Today, somehow there's still the belief that paper documents are more trustworthy than a digital document. But, in reality, the truth is quite the opposite, as digital documents - once the proper signing and encryption is applied - are more trustworthy, safe, and have greater longevity than paper-based documents.
As we all get used to having and storing our data online, slowly but surely, the mindset is changing.
What are digital customs?
According to the Merriam Webster dictionary the word customs typically define “duties, tolls, or imposts imposed by the sovereign law of a country on imports or exports”. The digitization of customs implies using software programs to gather, organise and manage customs duties, documents, and data to support the flow of goods within trade. Just a few days ago, at this year’s Technology Conference and Exhibition of the World Customs Organisation the importance in promoting the application of science, technology, and digital transformation within the customs sector was reiterated. But how can businesses apply this in a way that is easy and low in cost?
What does digitizing customs means? How does it work?
The key to digitising customs doesn’t lie just in the format (turning paper into something digital) but rather in having the data available in a structured way. It comes down to three key aspects: digital interoperability, reliable workflows, and actionable data. When clearing customs, businesses are required to provide supporting documents like commercial invoices and packing lists. These documents might be submitted in a PDF format, so – in theory already “in digital form”, but often they can be a picture taken of a paper document or, even if properly typed, the data on this document is not usable because it's unstructured. “Electronic documentation, automated clearance processes, and harmonized international standards all help facilitate the flow of goods across borders while ensuring their legitimacy” writes TechHQ. Because of the global lack of a unified cloud solution, the key to the digitalisation of custom services is to better organise the data so that it can populate correctly the custom systems, using smart digital solutions that are good at transforming, harmonising, and translating the data.
What are the benefits of digitalising customs?
If well managed, benefits of custom compliance can include better risk control, logistic efficiency as well as growth. Given this, what are then the benefits of digitalising customs?
- Speed: Instead of waiting for a vessel to arrive and then assess the containers that are on it, an organised and structure flow where information is being provided earlier to customs in a digital way, can help speeding up the process. This can also help if certain data is missing or if additional questions from customs arise, so that all missing/wrong data can be fixed in a timely manner without delaying the release of the container.
- Efficiency: Businesses use the same data for several documents: a bill of lading, a commercial invoice, a packing list, etc. Digitalising customs can help a brand to move from unstructured data to structured data. It allows to reuse key information instead of having to manually insert them over and over in many different papers across the supply chain. Allowing data to be processed easily, by connecting systems with each other.

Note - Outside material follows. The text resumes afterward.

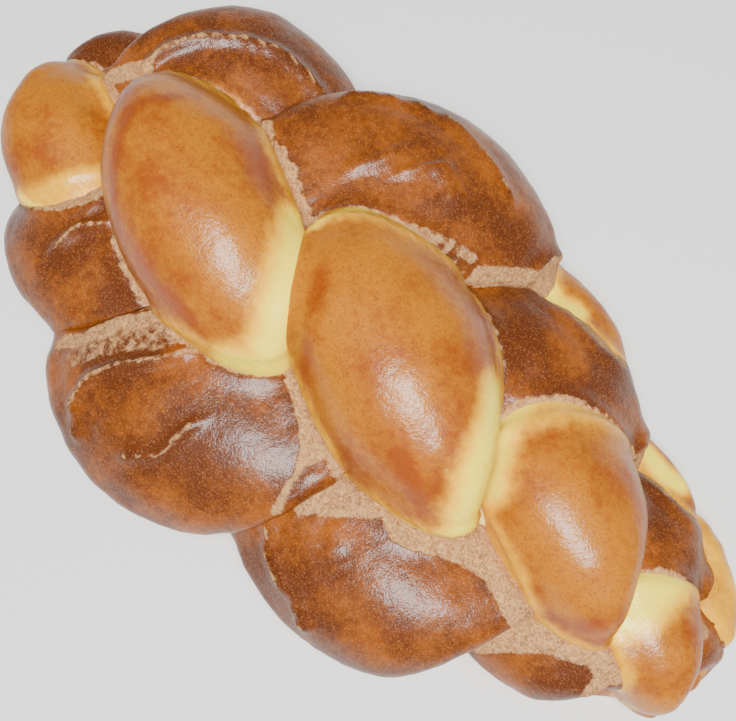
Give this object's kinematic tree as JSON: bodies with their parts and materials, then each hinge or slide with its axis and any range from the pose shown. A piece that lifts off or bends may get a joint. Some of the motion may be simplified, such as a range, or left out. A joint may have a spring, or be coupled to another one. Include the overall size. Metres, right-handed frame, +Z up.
{
  "type": "braided loaf",
  "caption": "Round braided loaf of plain egg dough and cocoa dough ropes, thick at one end and slim at the other, with a flat baked base.",
  "frame": {"origin": "middle of the loaf's outline, on the surface it lies on", "axes": "+X along the loaf from the thick end to the slim end, +Y to its left, +Z up"},
  "size_m": [0.3252, 0.184, 0.0882],
  "materials": {
    "plain_dough": "egg-washed golden crust, semi-gloss, freckled, pale yellow where the dough was tucked",
    "cocoa_dough": "egg-washed dark brown crust, semi-gloss, with matt tan torn dough beside the creases"
  },
  "bodies": {
    "root": {"bread": "plain_dough"}
  },
  "joints": []
}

- Better risk management and cost saving: Unnecessary inspections result in cost and in great delays. With digital customs there is the opportunity to give customs earlier access to more data so as to enable a more accurate risk management. This can reduce the number of ‘false positives’ and thereby reduce costs and delays.

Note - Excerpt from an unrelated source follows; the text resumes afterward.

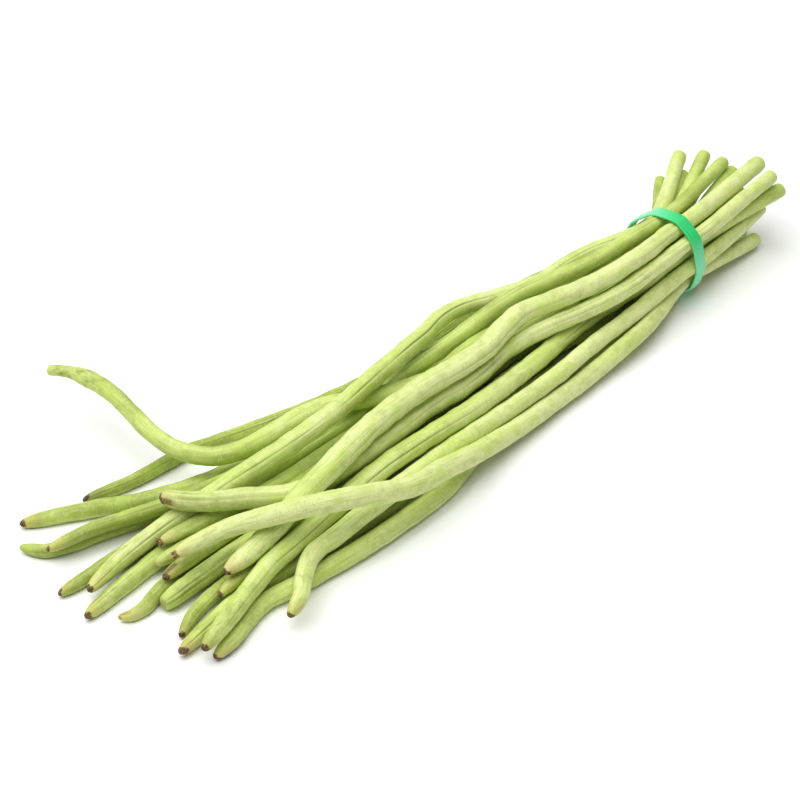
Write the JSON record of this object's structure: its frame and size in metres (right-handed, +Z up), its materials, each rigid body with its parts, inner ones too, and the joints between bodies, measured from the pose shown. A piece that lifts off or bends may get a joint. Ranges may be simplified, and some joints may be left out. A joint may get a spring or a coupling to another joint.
{
  "type": "yardlong bean bunch",
  "caption": "Bunch of long, thin, pale green yardlong beans lying flat, gathered near their stem ends by a green rubber band and fanning out towards their tips.",
  "frame": {"origin": "on the surface that the bunch lies on, below the middle of its bounding box", "axes": "+X along the bunch towards the cut stem ends, +Y across it towards the bean that sticks out sideways, +Z up"},
  "size_m": [0.4122, 0.182, 0.0411],
  "materials": {
    "bean_skin": "smooth, slightly waxy pod skin, pale to mid green, with soft lengthwise ridges, fine wrinkles and brown dried tips",
    "rubber": "smooth, faintly translucent emerald green rubber"
  },
  "bodies": {
    "root": {"bean_01": "bean_skin", "bean_02": "bean_skin", "bean_03": "bean_skin", "bean_04": "bean_skin", "bean_05": "bean_skin", "bean_06": "bean_skin", "bean_07": "bean_skin", "bean_08": "bean_skin", "bean_09": "bean_skin", "bean_10": "bean_skin", "bean_11": "bean_skin", "bean_12": "bean_skin", "bean_13": "bean_skin", "bean_14": "bean_skin", "bean_15": "bean_skin", "bean_16": "bean_skin", "bean_17": "bean_skin", "bean_18": "bean_skin", "bean_19": "bean_skin", "bean_20": "bean_skin", "bean_21": "bean_skin", "bean_22": "bean_skin", "rubber_band": "rubber"}
  },
  "joints": []
}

- Accuracy: Digitalising customs gives better uniformity of data, saving from errors and discrepancies. For example, if some documents carry by mistake a different weight value for a cargo item, or if they describe a commodity in a slightly different way, businesses are at risk of sending documents to customs with data discrepancies, resulting in inspections, delays, or costly fines.

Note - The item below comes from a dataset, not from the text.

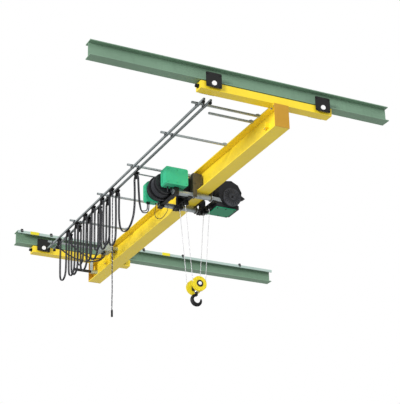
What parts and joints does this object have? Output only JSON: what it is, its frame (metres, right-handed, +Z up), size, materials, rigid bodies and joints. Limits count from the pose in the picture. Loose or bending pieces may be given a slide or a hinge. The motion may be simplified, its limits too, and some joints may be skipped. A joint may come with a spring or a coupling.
{
  "type": "overhead bridge crane",
  "caption": "Underslung single-girder overhead crane: bridge hung from two runway beams, wire rope hoist trolley with hook block, festoon cable rails and pendant line.",
  "frame": {"origin": "on the top face of the near runway beam, over the girder's centreline as it stands", "axes": "+X along the runway, +Y along the bridge girder from the near runway beam to the far one, +Z up"},
  "size_m": [6.23, 6.6506, 2.4827],
  "materials": {
    "runway_paint": "satin",
    "line_grey": "satin",
    "line_yellow": "satin",
    "hanger_dark": "satin",
    "crane_yellow": "satin",
    "black_paint": "satin",
    "zinc": "satin",
    "wheel_steel": "satin",
    "buffer_rubber": "matt",
    "cabinet_grey": "satin",
    "trolley_dark": "matt",
    "cable_rubber": "matt",
    "hoist_green": "satin",
    "hoist_dark": "satin",
    "plate_bronze": "satin",
    "rope_wire": "bright",
    "block_yellow": "satin",
    "hook_black": "forged"
  },
  "bodies": {
    "runway": {"near_runway_beam": "runway_paint", "far_runway_beam": "runway_paint", "conductor_rail": "line_grey", "conductor_rail_hangers": "hanger_dark", "conductor_joint_covers": "line_yellow"},
    "bridge": {"main_girder": "crane_yellow", "girder_end_plates": "crane_yellow", "girder_end_stops": "crane_yellow", "near_end_carriage": "crane_yellow", "far_end_carriage": "crane_yellow", "wheel_trucks": "black_paint", "truck_pins": "zinc", "carriage_buffers": "buffer_rubber", "festoon_rail_outer": "zinc", "festoon_rail_inner": "zinc", "festoon_arms": "zinc", "festoon_rail_clamps": "hanger_dark", "pendant_line_trolleys": "trolley_dark", "hoist_line_end_clamp": "trolley_dark", "control_cabinet": "cabinet_grey", "cabinet_rails": "hanger_dark", "far_end_arm": "hanger_dark", "far_arm_plate": "cabinet_grey", "pendant_line_cable": "cable_rubber", "pendant_cable_end": "trolley_dark", "hoist_line_tail": "cable_rubber"},
    "near_left_wheel_pair": {"near_left_wheels": "wheel_steel"},
    "near_right_wheel_pair": {"near_right_wheels": "wheel_steel"},
    "far_left_wheel_pair": {"far_left_wheels": "wheel_steel"},
    "far_right_wheel_pair": {"far_right_wheels": "wheel_steel"},
    "hoist_trolley": {"trolley_cheeks": "plate_bronze", "cross_tubes": "zinc", "trolley_end_frame": "plate_bronze", "drum_housing": "hoist_dark", "drum_end_cover": "hoist_green", "drum_frame": "hoist_dark", "control_box": "hoist_green", "gear_housing": "hoist_dark", "brake_cover": "hoist_dark", "motor_cover": "hoist_green", "rope_guides": "hoist_dark", "hoist_ropes": "rope_wire", "tow_arm": "zinc"},
    "trolley_front_pair": {"trolley_front_wheels": "wheel_steel"},
    "trolley_rear_pair": {"trolley_rear_wheels": "wheel_steel"},
    "bottom_block": {"block_guards": "block_yellow", "block_sheaves": "wheel_steel", "block_axle": "zinc", "hook_crosshead": "hook_black"},
    "hook_body": {"hook": "hook_black"},
    "cable_slider_1": {"cable_trolley_1": "trolley_dark"},
    "cable_slider_2": {"cable_trolley_2": "trolley_dark"},
    "cable_slider_3": {"cable_trolley_3": "trolley_dark"},
    "cable_slider_4": {"cable_trolley_4": "trolley_dark"},
    "cable_slider_5": {"cable_trolley_5": "trolley_dark"},
    "cable_slider_6": {"cable_trolley_6": "trolley_dark"}
  },
  "joints": [
    {"name": "bridge_travel", "type": "slide", "parent": "runway", "child": "bridge", "axis": [1, 0, 0], "range_m": [-0.2, 0.6]},
    {"name": "near_left_roll", "type": "hinge", "parent": "bridge", "child": "near_left_wheel_pair", "pos_m": [-1.02, 0, -0.1627], "axis": [0, 1, 0], "continuous": true},
    {"name": "near_right_roll", "type": "hinge", "parent": "bridge", "child": "near_right_wheel_pair", "pos_m": [0.645, 0, -0.1627], "axis": [0, 1, 0], "continuous": true},
    {"name": "far_left_roll", "type": "hinge", "parent": "bridge", "child": "far_left_wheel_pair", "pos_m": [-1.02, 6.4, -0.1627], "axis": [0, 1, 0], "continuous": true},
    {"name": "far_right_roll", "type": "hinge", "parent": "bridge", "child": "far_right_wheel_pair", "pos_m": [0.4, 6.4, -0.1627], "axis": [0, 1, 0], "continuous": true},
    {"name": "trolley_travel", "type": "slide", "parent": "bridge", "child": "hoist_trolley", "axis": [0, 1, 0], "range_m": [-1.8, 1.7]},
    {"name": "trolley_front_roll", "type": "hinge", "parent": "hoist_trolley", "child": "trolley_front_pair", "pos_m": [0, 2.33, -0.6167], "axis": [1, 0, 0], "continuous": true},
    {"name": "trolley_rear_roll", "type": "hinge", "parent": "hoist_trolley", "child": "trolley_rear_pair", "pos_m": [0, 2.77, -0.6167], "axis": [1, 0, 0], "continuous": true},
    {"name": "hook_lift", "type": "slide", "parent": "hoist_trolley", "child": "bottom_block", "axis": [0, 0, 1], "range_m": [0, 0.85], "deforming": ["hoist_ropes"]},
    {"name": "hook_swivel", "type": "hinge", "parent": "bottom_block", "child": "hook_body", "pos_m": [0, 2.55, -2.2], "axis": [0, 0, 1], "continuous": true},
    {"name": "cable_slide_6", "type": "slide", "parent": "bridge", "child": "cable_slider_6", "axis": [0, 1, 0], "range_m": [-0.2591, 0.2449]},
    {"name": "cable_slide_5", "type": "slide", "parent": "cable_slider_6", "child": "cable_slider_5", "axis": [0, 1, 0], "range_m": [-0.2591, 0.2449]},
    {"name": "cable_slide_4", "type": "slide", "parent": "cable_slider_5", "child": "cable_slider_4", "axis": [0, 1, 0], "range_m": [-0.3106, 0.2934]},
    {"name": "cable_slide_3", "type": "slide", "parent": "cable_slider_4", "child": "cable_slider_3", "axis": [0, 1, 0], "range_m": [-0.1871, 0.1769]},
    {"name": "cable_slide_2", "type": "slide", "parent": "cable_slider_3", "child": "cable_slider_2", "axis": [0, 1, 0], "range_m": [-0.2283, 0.2157]},
    {"name": "cable_slide_1", "type": "slide", "parent": "cable_slider_2", "child": "cable_slider_1", "axis": [0, 1, 0], "range_m": [-0.5677, 0.5363]}
  ],
  "couplings": [
    {"joint": "near_left_roll", "follows": "bridge_travel", "rad_per_m": 22.222},
    {"joint": "near_right_roll", "follows": "bridge_travel", "rad_per_m": 22.222},
    {"joint": "far_left_roll", "follows": "bridge_travel", "rad_per_m": 22.222},
    {"joint": "far_right_roll", "follows": "bridge_travel", "rad_per_m": 22.222},
    {"joint": "trolley_front_roll", "follows": "trolley_travel", "rad_per_m": -19.231},
    {"joint": "trolley_rear_roll", "follows": "trolley_travel", "rad_per_m": -19.231},
    {"joint": "cable_slide_6", "follows": "trolley_travel", "ratio": 0.14286},
    {"joint": "cable_slide_5", "follows": "trolley_travel", "ratio": 0.14286},
    {"joint": "cable_slide_4", "follows": "trolley_travel", "ratio": 0.17143},
    {"joint": "cable_slide_3", "follows": "trolley_travel", "ratio": 0.10286},
    {"joint": "cable_slide_2", "follows": "trolley_travel", "ratio": 0.12571},
    {"joint": "cable_slide_1", "follows": "trolley_travel", "ratio": 0.31429}
  ]
}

- Enhanced control: Actionable data provides a holistic, end-to-end view of the supply chain. This gives unprecedented control and enables businesses to take data-driven, real-time decisions that open new possibilities for growth.
How can businesses make the change and adapt to digital customs?
If handling their custom formality by themselves, businesses can digitalise their customs processes by implementing the latest software programs to facilitate the harmonisation and management of their documents and customs data.
Alternatively, businesses can also request the help of a logistics provider that is experienced in the digitalisation of customs. A provider can handle a business’ ocean transport, or lead logistics, and the same data can be used in other parts of the process for customs declarations, freight charges, etc. Logistics providers can help by supporting with core custom services, such as import declarations, export declarations, transit declarations - taking care of the entire customs process. On top of that, providers can also offer customs consulting services, using their operational expertise, helping businesses with covering declarations, coming up with duty optimization, making sure a business is taking full advantage of available free trade agreements, improving your duty paybacks and more. Lastly, providers can also help a business with updating their data systems to empower them towards the digitalisation of their customs.
Better management of customs, including the digitalisation of data for customs services, is an opportunity that can benefit both businesses as well as customs authorities. “The world of customs is very complex with a lot of bureaucratic hurdles, but its digitalisation can provide new solutions that simplify the way we handle customs formalities, so that companies can focus on their core business activities instead”- states Nicolas Buhmann, Head of Digital & SaaS, Maersk Customs Services. Overall, digitalising customs can revolutionise a business, reduce the administrative burdens, combat the growing customs complexities and boost the way businesses can use their customs data, in a more organised manner.